### The exercise
Collect all lines below with the string "body".

··· Dataset content

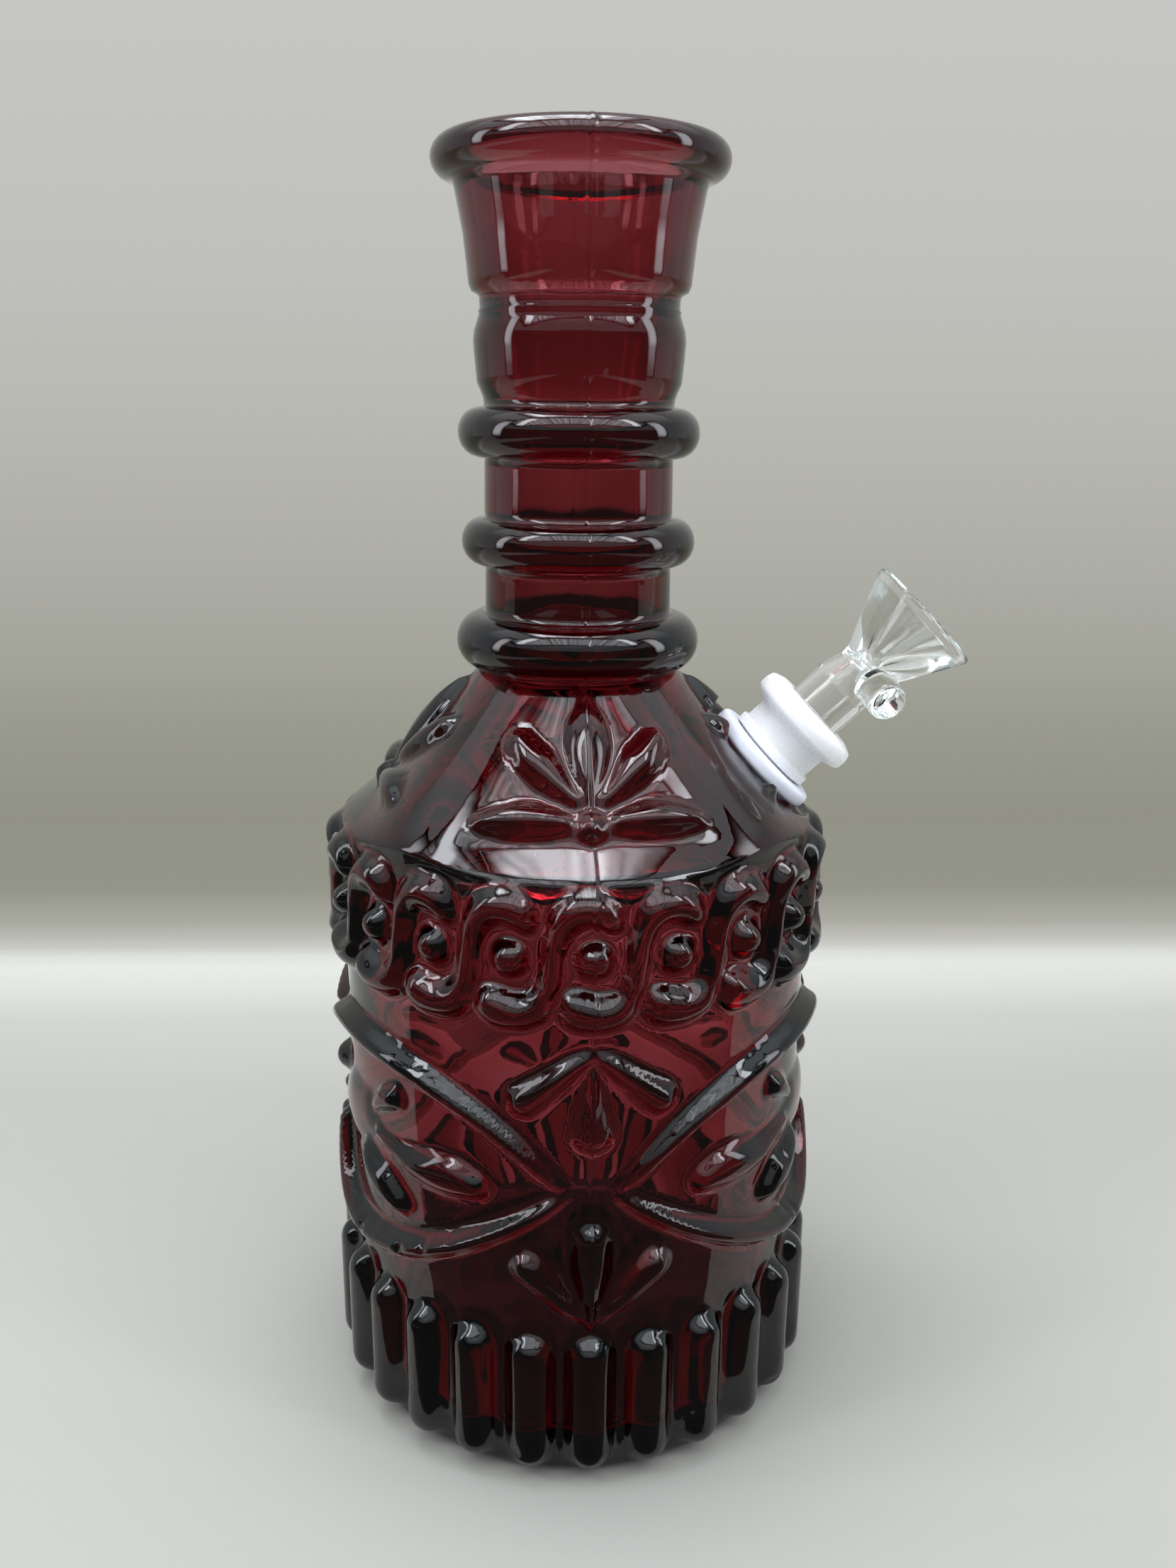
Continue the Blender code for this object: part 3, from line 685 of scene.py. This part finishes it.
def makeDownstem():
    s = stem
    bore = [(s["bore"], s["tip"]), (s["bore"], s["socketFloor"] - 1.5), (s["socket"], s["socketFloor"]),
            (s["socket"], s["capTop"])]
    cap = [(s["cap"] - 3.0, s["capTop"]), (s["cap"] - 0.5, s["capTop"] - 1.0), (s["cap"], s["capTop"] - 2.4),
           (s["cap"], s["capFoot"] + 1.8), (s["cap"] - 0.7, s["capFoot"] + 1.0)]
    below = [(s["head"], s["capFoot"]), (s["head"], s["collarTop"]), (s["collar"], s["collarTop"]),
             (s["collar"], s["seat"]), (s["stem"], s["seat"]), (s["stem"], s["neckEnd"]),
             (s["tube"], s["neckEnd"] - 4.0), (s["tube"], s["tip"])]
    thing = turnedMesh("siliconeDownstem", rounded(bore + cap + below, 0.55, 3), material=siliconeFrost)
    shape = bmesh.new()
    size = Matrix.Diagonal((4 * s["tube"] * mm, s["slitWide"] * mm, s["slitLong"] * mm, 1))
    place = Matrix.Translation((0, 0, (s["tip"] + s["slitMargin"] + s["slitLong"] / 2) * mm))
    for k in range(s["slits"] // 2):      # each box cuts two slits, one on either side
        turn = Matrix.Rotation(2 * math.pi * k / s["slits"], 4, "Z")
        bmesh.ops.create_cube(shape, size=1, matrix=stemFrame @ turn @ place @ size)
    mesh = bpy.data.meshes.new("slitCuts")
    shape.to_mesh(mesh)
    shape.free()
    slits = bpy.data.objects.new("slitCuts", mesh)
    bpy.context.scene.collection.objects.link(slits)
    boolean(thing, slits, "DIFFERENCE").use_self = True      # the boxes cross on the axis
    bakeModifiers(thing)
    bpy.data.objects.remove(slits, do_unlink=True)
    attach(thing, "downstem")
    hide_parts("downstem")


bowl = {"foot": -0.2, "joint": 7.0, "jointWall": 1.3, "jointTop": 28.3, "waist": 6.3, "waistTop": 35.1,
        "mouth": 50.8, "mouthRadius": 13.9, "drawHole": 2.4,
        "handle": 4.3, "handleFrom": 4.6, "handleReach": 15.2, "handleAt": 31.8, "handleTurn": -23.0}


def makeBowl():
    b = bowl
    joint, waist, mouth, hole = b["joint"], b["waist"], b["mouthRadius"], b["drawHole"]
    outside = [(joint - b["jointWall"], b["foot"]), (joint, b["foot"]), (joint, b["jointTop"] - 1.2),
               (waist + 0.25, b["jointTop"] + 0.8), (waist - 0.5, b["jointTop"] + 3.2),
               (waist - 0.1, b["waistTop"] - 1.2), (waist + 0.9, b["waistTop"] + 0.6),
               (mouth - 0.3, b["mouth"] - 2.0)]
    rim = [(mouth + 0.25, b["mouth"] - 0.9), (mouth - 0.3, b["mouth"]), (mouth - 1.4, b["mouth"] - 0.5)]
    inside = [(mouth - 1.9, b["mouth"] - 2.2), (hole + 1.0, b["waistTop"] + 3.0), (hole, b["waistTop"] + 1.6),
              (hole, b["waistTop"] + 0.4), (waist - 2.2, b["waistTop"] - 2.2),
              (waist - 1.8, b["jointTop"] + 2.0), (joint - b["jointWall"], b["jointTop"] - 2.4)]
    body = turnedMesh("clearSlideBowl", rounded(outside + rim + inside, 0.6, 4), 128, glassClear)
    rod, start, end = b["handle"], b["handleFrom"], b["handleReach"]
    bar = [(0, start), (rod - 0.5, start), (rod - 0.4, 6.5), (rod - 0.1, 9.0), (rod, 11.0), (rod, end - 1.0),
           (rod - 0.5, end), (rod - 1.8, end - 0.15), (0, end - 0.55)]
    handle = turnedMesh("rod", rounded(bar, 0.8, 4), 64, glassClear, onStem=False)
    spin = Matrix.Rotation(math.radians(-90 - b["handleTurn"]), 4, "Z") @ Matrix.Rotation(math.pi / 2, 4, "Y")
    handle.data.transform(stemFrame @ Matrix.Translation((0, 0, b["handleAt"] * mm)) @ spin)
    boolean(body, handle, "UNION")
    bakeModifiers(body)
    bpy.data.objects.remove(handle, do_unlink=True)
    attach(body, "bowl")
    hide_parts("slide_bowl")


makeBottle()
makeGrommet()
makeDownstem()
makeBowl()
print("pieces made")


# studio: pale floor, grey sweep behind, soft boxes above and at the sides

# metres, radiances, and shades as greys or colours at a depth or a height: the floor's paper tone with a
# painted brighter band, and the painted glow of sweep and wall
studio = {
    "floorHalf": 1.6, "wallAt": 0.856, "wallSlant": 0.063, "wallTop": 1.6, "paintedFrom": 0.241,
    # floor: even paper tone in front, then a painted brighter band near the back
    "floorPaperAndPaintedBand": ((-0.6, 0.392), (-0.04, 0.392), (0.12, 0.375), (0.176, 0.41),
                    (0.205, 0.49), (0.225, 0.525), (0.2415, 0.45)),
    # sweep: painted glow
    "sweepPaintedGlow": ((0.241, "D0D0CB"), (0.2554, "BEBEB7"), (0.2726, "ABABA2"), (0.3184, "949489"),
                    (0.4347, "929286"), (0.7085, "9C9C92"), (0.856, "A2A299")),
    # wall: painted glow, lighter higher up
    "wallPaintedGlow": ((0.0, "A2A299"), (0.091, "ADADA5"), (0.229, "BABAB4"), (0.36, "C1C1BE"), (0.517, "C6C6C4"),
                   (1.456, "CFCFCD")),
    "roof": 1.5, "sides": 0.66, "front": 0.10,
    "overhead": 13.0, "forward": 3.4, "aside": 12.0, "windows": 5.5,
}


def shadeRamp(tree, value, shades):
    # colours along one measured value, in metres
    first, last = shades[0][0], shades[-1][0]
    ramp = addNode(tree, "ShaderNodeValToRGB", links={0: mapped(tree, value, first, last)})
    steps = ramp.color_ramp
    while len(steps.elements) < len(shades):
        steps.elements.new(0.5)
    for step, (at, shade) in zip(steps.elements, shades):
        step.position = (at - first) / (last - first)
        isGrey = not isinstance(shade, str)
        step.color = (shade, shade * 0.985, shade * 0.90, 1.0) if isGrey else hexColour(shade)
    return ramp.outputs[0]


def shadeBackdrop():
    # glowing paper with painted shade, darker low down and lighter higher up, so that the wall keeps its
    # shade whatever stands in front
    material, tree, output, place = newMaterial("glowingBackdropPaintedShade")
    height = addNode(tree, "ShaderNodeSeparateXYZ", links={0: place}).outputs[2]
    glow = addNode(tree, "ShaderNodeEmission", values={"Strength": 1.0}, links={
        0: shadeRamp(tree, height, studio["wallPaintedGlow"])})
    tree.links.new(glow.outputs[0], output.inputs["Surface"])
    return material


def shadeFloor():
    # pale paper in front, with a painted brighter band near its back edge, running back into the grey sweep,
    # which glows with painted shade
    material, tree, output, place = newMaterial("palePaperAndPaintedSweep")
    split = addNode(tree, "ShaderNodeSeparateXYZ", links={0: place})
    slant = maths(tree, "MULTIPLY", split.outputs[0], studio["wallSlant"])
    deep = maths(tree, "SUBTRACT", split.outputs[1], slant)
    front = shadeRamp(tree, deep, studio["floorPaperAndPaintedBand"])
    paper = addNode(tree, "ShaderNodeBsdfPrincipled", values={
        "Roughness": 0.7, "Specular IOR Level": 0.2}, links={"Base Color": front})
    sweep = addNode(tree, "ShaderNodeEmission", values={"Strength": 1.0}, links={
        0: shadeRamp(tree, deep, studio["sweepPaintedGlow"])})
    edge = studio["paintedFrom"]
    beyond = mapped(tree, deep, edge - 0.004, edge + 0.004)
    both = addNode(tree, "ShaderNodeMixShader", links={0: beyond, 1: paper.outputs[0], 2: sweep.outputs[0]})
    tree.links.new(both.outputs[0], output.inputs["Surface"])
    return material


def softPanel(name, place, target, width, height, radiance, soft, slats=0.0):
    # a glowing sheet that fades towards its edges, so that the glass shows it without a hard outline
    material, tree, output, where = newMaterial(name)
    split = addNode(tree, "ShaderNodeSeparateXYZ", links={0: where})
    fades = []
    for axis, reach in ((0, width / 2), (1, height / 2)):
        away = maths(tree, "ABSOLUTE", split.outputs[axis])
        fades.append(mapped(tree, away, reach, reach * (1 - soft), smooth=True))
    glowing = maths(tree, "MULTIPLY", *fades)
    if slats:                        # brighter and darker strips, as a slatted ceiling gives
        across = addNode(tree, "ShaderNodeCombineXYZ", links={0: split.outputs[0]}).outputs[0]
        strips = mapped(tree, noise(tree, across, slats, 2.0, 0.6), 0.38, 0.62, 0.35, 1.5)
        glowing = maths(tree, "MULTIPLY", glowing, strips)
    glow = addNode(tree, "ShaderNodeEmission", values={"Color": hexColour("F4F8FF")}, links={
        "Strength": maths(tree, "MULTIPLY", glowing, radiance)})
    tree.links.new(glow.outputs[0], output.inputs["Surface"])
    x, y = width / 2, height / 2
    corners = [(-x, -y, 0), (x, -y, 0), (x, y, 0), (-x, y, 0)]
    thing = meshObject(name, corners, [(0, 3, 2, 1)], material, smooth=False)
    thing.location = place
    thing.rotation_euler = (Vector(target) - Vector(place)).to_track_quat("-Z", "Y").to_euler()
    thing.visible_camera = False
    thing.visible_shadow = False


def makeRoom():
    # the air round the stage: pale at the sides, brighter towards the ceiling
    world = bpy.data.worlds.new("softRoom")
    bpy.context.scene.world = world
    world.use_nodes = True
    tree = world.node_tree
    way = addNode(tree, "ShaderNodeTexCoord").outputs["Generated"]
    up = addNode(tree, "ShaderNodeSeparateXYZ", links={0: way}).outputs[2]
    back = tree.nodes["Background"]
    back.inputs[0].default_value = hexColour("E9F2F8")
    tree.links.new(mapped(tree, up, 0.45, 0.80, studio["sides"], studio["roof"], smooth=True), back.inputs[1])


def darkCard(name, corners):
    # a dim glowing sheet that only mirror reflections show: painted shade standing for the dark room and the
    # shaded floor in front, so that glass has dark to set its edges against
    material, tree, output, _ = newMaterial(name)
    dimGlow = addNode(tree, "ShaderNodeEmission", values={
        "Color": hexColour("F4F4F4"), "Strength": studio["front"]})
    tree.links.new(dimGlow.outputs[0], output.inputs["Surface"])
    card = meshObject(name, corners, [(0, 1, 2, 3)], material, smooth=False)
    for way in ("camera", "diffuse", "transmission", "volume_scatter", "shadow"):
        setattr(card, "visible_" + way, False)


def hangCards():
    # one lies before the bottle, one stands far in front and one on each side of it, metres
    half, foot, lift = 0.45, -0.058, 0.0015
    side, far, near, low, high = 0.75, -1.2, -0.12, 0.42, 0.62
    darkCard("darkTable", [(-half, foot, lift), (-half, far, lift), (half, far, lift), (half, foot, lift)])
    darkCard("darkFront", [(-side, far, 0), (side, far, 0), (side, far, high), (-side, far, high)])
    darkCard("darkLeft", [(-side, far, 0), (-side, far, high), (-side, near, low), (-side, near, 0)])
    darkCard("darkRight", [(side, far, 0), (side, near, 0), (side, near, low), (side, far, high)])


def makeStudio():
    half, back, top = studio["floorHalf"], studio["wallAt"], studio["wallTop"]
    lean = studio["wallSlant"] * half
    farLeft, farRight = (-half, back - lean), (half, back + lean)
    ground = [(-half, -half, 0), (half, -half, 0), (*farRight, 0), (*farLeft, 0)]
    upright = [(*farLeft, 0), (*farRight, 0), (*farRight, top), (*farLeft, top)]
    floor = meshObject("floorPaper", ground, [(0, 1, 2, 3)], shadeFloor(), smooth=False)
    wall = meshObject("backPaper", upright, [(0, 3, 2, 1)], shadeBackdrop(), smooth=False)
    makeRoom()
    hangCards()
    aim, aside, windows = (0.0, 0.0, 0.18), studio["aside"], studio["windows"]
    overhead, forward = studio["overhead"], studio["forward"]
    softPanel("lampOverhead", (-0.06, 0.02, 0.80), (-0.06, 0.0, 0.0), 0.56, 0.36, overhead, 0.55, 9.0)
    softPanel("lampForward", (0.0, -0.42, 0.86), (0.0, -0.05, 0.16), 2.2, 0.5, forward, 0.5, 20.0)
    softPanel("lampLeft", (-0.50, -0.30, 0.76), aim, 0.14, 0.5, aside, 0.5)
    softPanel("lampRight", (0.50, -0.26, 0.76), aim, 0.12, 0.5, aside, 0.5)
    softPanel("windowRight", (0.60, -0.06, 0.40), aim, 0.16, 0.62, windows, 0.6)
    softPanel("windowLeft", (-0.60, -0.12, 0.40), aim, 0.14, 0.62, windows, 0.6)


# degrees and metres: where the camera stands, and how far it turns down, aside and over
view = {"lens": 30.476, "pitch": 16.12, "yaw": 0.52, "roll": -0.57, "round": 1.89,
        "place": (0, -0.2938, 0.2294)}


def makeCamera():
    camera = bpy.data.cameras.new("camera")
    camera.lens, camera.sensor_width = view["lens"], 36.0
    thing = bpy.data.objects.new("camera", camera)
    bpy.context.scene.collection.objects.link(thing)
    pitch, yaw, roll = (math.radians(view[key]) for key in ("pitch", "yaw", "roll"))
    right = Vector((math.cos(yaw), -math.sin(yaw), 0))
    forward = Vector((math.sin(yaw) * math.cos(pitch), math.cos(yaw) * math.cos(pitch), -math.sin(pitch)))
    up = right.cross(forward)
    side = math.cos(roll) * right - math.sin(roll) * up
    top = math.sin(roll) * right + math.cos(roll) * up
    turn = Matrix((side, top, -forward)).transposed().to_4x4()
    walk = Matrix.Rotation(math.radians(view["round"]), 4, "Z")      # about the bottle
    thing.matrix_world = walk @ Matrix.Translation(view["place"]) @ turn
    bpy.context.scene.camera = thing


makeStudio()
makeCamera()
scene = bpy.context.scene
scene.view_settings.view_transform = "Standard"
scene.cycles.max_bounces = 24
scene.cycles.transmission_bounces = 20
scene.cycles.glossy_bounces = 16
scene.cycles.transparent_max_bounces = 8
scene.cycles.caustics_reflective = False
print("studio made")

······

### Written answer
    body = turnedMesh("clearSlideBowl", rounded(outside + rim + inside, 0.6, 4), 128, glassClear)
    boolean(body, handle, "UNION")
    bakeModifiers(body)
    attach(body, "bowl")